Include slides for the problem, solution, market, traction, business model, go-to-market, competition, team, financial plan, and the ask (how much you are raising and how you will use it).
What to include in a simple data room
A data room is a shared folder you send once investors show real interest. Keep it light at early stages.
Include your pitch deck, financial model, cap table, key legal documents, product screenshots, and any key customer or pilot agreements that support your story.
Avoiding common funding mistakes
Many founders fail to raise, not because the idea is bad, but because the process is weak. Knowing frequent mistakes helps you avoid them.
Funding is a numbers game, but quality of preparation and focus matter just as much as how many investors you contact.
Raising too early or for the wrong reasons
Some founders chase funding before they have proof that anyone wants the product. Others raise money just to copy what other startups do.
Fundraising makes sense when extra cash clearly helps you hit specific milestones faster and with less risk.
Lack of focus on the right investors
Sending the same cold email to hundreds of random investors rarely works. You waste time and energy and gain little useful feedback.

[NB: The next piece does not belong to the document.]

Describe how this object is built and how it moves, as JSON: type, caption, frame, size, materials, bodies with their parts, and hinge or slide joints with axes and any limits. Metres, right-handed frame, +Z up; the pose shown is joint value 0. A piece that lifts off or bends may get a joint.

Better results come from a smaller, targeted list and warm introductions from people who know both you and the investor.
Ignoring terms and long-term impact
Founders sometimes accept any term sheet just to “get funded.” Harsh terms can hurt you in later rounds or even cost you control of your company.
Understand basic terms like valuation, dilution, liquidation preference, and board seats. If you are unsure, ask a lawyer or a more experienced founder to review.
Choosing the right funding path for your startup
There is no single correct answer to how startups get funding. The best path depends on your goals, risk tolerance, and the type of company you want to build.
Some successful companies raise many VC rounds and chase very high growth. Others stay lean, use customer revenue, and keep full control.
Be honest about what you want your life and business to look like. Then pick the funding approach that supports that vision, rather than copying the loudest stories in the startup press.